Maltese EU delegates were only present for the first negotiating round, out of 10, during talks on the Anti-Counterfeit Trade Agreement, a press statement released by the European Commission yesterday has revealed.

Anything legal today will still be legal if Acta comes into force, and vice-versa

Negotiations on the controversial international copyright treaty began in June 2008 in Geneva, with Malta being one of 14 EU countries represented.

But Malta does not figure among the represented countries in any of the nine further negotiating rounds held between July 2008 and October 2010. The Finance Ministry, contacted yesterday evening, was not available for comment.

The EU and 22 of its member states, including Malta, signed the agreement last month in Tokyo with minimal fanfare. The agreement seeks to reinforce existing intellectual property right laws.

But concerns – and several rumours – about the agreement’s potential impact on internet privacy, online piracy and trade in generic medicines created a swarm of public concern that culminated in mass protests across European capitals last Saturday.

Governments and the Commission have scrambled to react to public protests, with several East European governments saying they are reconsidering their decision to sign the agreement. Germany, which was one of the five member states yet to sign, has said that it will not do so for the time being.

The European Commission moved to assuage concerns and address several misconceptions about the agreement yesterday, telling journalists across the EU that for the individual citizen, Acta changed nothing.

“Anything legal today will still be legal if Acta comes into force, and vice-versa,” a Commission spokesman said. “All this agreement does is provide governments and private rights holders with the tools they need, at both civil and criminal levels, to protect their intellectual property.”

Concerns about the agreement’s impact on people’s online access and privacy were completely unfounded, the spokesman continued.

“EU citizens are already protected by a huge number of agreements and directives. Nothing in Acta will change this.”

The spokesman insisted that the EU’s e-commerce directive, in force since 2000, made it clear that internet service providers were not liable for the content they carried to their customers. Acta would not change that either, he said.

Nor would trade in generic medicines be affected. “The EU has a booming trade in generic medicines. We have no intention of damaging that.”

Much controversy concerning the agreement has involved the allegedly secretive nature in which it was negotiated. Initial negotiations were held behind closed doors, with information on preliminary discussions being published by whistleblowing website WikiLeaks.

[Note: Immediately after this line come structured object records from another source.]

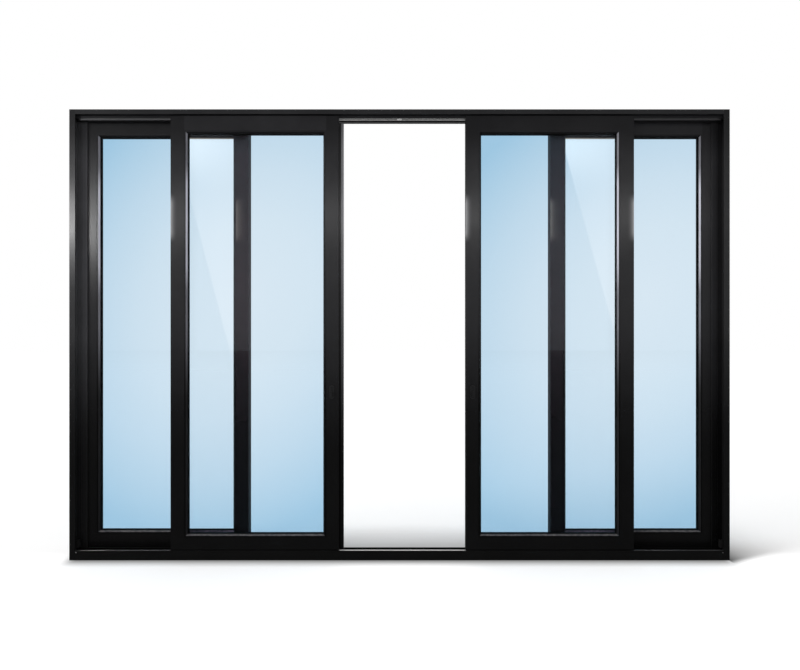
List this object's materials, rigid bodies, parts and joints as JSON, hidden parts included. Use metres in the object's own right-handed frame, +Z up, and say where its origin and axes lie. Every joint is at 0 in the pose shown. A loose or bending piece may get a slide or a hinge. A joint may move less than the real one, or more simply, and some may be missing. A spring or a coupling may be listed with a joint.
{
  "type": "glass sliding patio door, four panels",
  "caption": "Sliding glass patio door in a black aluminium frame: outer panels fixed, inner panels slide apart on a front track.",
  "frame": {"origin": "middle of the flat underside of the sill", "axes": "+X to the right seen from inside, +Y to the outside, +Z up"},
  "size_m": [3.57, 0.1375, 2.438],
  "materials": {
    "frame": "satin black paint",
    "glass": "clear pane with a blue cast",
    "gasket": "matt black",
    "stainless": "brushed",
    "guide": "satin",
    "bumper": "matt black",
    "lock": "satin black",
    "astragal": "satin black paint"
  },
  "bodies": {
    "frame": {"frame_head": "frame", "frame_jamb_left": "frame", "frame_jamb_right": "frame", "frame_sill": "frame", "head_cover": "frame", "head_guide_rail": "guide", "jamb_covers": "frame", "left_fixed_beads": "frame", "left_fixed_bottom_rail": "frame", "left_fixed_gasket": "gasket", "left_fixed_glass": "glass", "left_fixed_interlock_stile": "frame", "left_fixed_jamb_stile": "frame", "left_fixed_top_rail": "frame", "open_stops": "bumper", "right_fixed_beads": "frame", "right_fixed_bottom_rail": "frame", "right_fixed_gasket": "gasket", "right_fixed_glass": "glass", "right_fixed_interlock_stile": "frame", "right_fixed_jamb_stile": "frame", "right_fixed_top_rail": "frame", "sill_cover": "frame", "sill_roller_rail": "stainless"},
    "left_panel": {"left_lock_plate": "lock", "left_slide_astragal": "astragal", "left_slide_beads": "frame", "left_slide_bottom_rail": "frame", "left_slide_gasket": "gasket", "left_slide_glass": "glass", "left_slide_interlock_stile": "frame", "left_slide_meeting_stile": "frame", "left_slide_rollers": "stainless", "left_slide_top_rail": "frame"},
    "right_panel": {"right_lock_plate": "lock", "right_slide_beads": "frame", "right_slide_bottom_rail": "frame", "right_slide_gasket": "gasket", "right_slide_glass": "glass", "right_slide_interlock_stile": "frame", "right_slide_meeting_stile": "frame", "right_slide_rollers": "stainless", "right_slide_top_rail": "frame"},
    "left_thumb_turn": {"left_thumb_turn": "lock"},
    "right_thumb_turn": {"right_thumb_turn": "lock"}
  },
  "joints": [
    {"name": "left_panel_slide", "type": "slide", "parent": "frame", "child": "left_panel", "axis": [1, 0, 0], "range_m": [-0.4985, 0.3265]},
    {"name": "right_panel_slide", "type": "slide", "parent": "frame", "child": "right_panel", "axis": [1, 0, 0], "range_m": [-0.3565, 0.4685]},
    {"name": "left_lock_turn", "type": "hinge", "parent": "left_panel", "child": "left_thumb_turn", "pos_m": [-0.3675, -0.06, 0.899], "axis": [0, 1, 0], "range_deg": [0, 90]},
    {"name": "right_lock_turn", "type": "hinge", "parent": "right_panel", "child": "right_thumb_turn", "pos_m": [0.3975, -0.06, 0.899], "axis": [0, 1, 0], "range_deg": [-90, 0]}
  ]
}
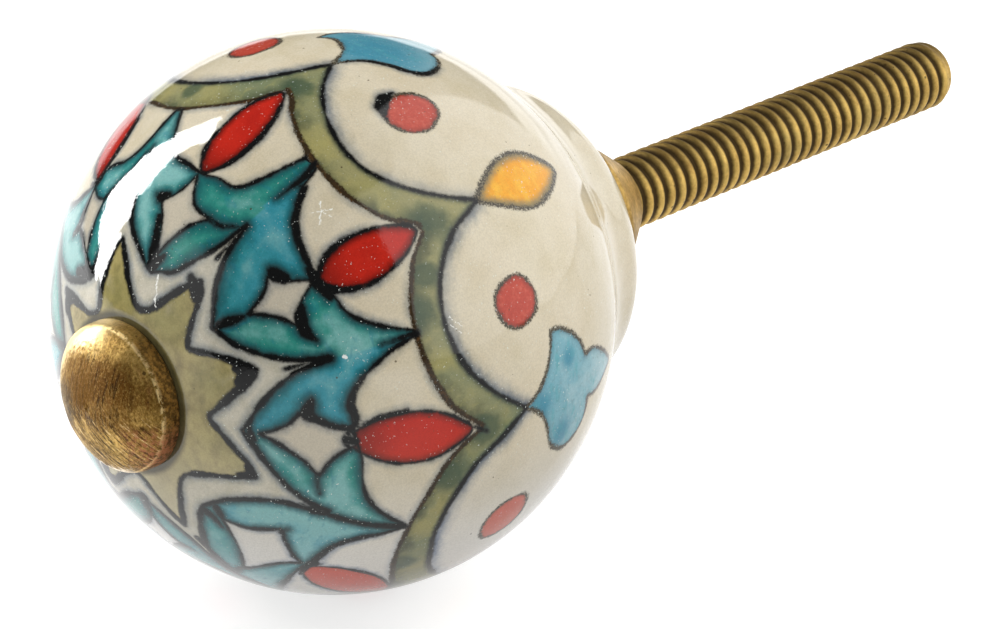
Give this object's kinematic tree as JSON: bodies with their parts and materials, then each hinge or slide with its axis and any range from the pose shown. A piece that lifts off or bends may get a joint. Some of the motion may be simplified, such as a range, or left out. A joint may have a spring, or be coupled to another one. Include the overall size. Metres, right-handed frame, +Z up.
{
  "type": "cabinet knob",
  "caption": "Ball-shaped glazed ceramic pull knob with painted pattern, domed brass cap, threaded brass stud and cone nut.",
  "frame": {"origin": "centre of the ceramic's rear face, which seats on the drawer front", "axes": "+Y along the stud, away from the ball; -Y out through the cap towards the user; +Z up as fitted on a drawer front"},
  "size_m": [0.034, 0.0775, 0.034],
  "materials": {
    "painted_glaze": "cream tin glaze with hand-painted folk pattern, glossy",
    "cap_brass": "antique brass, brushed and worn bright at the edge",
    "stud_brass": "antique brass, dark in the thread's roots",
    "nut_brass": "antique brass, satin"
  },
  "bodies": {
    "root": {"ceramic_body": "painted_glaze", "front_cap": "cap_brass", "threaded_stud": "stud_brass", "cone_nut": "nut_brass"}
  },
  "joints": []
}
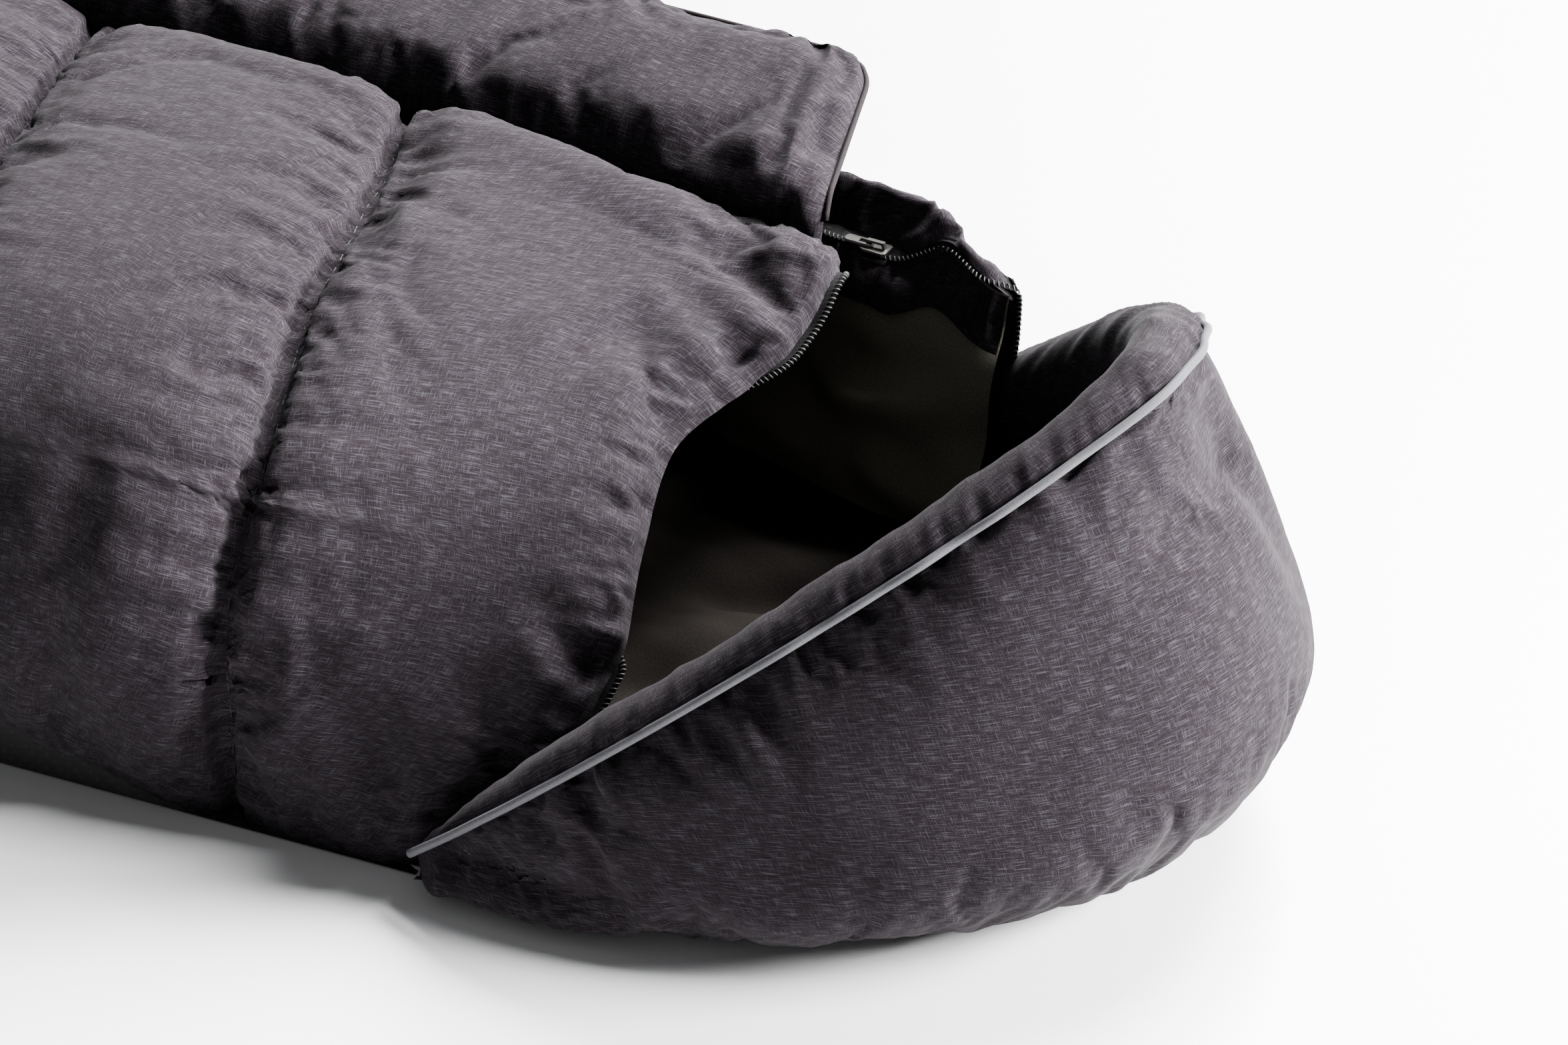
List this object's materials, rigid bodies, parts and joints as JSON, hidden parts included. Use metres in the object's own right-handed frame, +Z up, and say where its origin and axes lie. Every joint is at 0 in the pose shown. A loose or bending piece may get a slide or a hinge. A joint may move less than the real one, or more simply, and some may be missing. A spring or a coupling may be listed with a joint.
{
  "type": "hooded padded footmuff",
  "caption": "Padded zip-up bag for a small child, with a quilted front panel, a wind flap over the side zip and a deep piped hood.",
  "frame": {"origin": "on the underside, on the bag's centre line, 84 mm from the neck line towards the hood", "axes": "+X along the bag towards the hood, -Y towards the hinged near side, +Z up"},
  "size_m": [0.9517, 0.4665, 0.2356],
  "materials": {
    "melange_cloth": "dark grey melange weave, matt",
    "lining_cloth": "plain dark olive-black lining, matt",
    "underside_cloth": "dark cloth with small raised non-slip dots",
    "wadding": "white polyester wadding",
    "piping": "pale grey reflective cord piping",
    "zip_tape": "black woven tape",
    "zip_coil": "black nylon coil, slightly shiny",
    "elastic": "round elastic cord",
    "slider_metal": "dark gunmetal lacquer",
    "label": "plain white slip"
  },
  "bodies": {
    "bag": {"near_wall_outer": "melange_cloth", "near_wall_wadding": "wadding", "near_wall_lining": "lining_cloth", "foot_wall_outer": "melange_cloth", "foot_wall_wadding": "wadding", "foot_wall_lining": "lining_cloth", "far_wall_outer": "melange_cloth", "far_wall_wadding": "wadding", "far_wall_lining": "lining_cloth", "hood_outer": "melange_cloth", "hood_wadding": "wadding", "hood_lining": "melange_cloth", "underside_panel": "underside_cloth", "back_wadding": "wadding", "back_lining": "lining_cloth", "hood_underside": "underside_cloth", "hood_mat_wadding": "wadding", "hood_mat_lining": "melange_cloth", "hood_rim_roll": "melange_cloth", "hood_elastic": "elastic", "hood_piping": "piping", "wall_zip_tape": "zip_tape", "wall_zip_coil": "zip_coil", "near_zip_tape": "zip_tape", "near_zip_coil": "zip_coil", "care_label": "label"},
    "front_panel": {"front_panel_outer": "melange_cloth", "front_panel_wadding": "wadding", "front_panel_lining": "lining_cloth", "panel_zip_tape": "zip_tape", "panel_zip_coil": "zip_coil"},
    "wind_flap": {"wind_flap_outer": "melange_cloth", "wind_flap_wadding": "wadding", "wind_flap_lining": "lining_cloth", "flap_piping": "piping"},
    "zip_slider": {"zip_slider": "slider_metal"},
    "zip_pull": {"zip_pull": "slider_metal"}
  },
  "joints": [
    {"name": "panel_hinge", "type": "hinge", "parent": "bag", "child": "front_panel", "pos_m": [-0.3, -0.18545, 0.088], "axis": [0.9977, 0.0672, 0], "range_deg": [0, 150]},
    {"name": "flap_hinge", "type": "hinge", "parent": "front_panel", "child": "wind_flap", "pos_m": [-0.3, 0.14465, 0.17], "axis": [0.9977, -0.0672, 0], "range_deg": [-8, 110]},
    {"name": "slider_slide", "type": "slide", "parent": "bag", "child": "zip_slider", "axis": [-0.9977, 0.0672, 0], "range_m": [0, 0.5]},
    {"name": "pull_hinge", "type": "hinge", "parent": "zip_slider", "child": "zip_pull", "pos_m": [-0.0282, 0.14625, 0.1516], "axis": [0.0672, 0.9977, 0], "range_deg": [0, 140]}
  ]
}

But the Commission yesterday dismissed claims of secrecy, publishing a list of consultation meetings held with the European Parliament, civil society organisations and various interested stakeholders dating back to 2008.

Labour Party IT spokesman Michael Farrugia yesterday insisted that the agreement could not be amended or adopted piecemeal. “If there’s even a single word in the agreement that raises doubts, you must be against it,” Dr Farrugia said.

He dismissed the government’s proposal to introduce four new internet-related civil rights as an exercise in politicking, saying that while details of the proposals had yet to be communicated, the draft bill could not go against Acta, which the government had already signed.

Last Saturday, Prime Minister Lawrence Gonzi had said that the government would soon be moving to enshrine four new civil rights, including the right to internet access and freedom to exchange information online, in the Constitution.

The Malta Anti-Acta Group yesterday cautiously welcomed the government’s announcement, saying that it was a “positive step” for Maltese society provided that certain basic freedoms were respected.

It however noted that its opposition to Acta was not only based on the issue of digital rights, saying that its concerns about the agreement’s potential impact on trade in generic medicines or the current intellectual property right system as a whole remained unaddressed.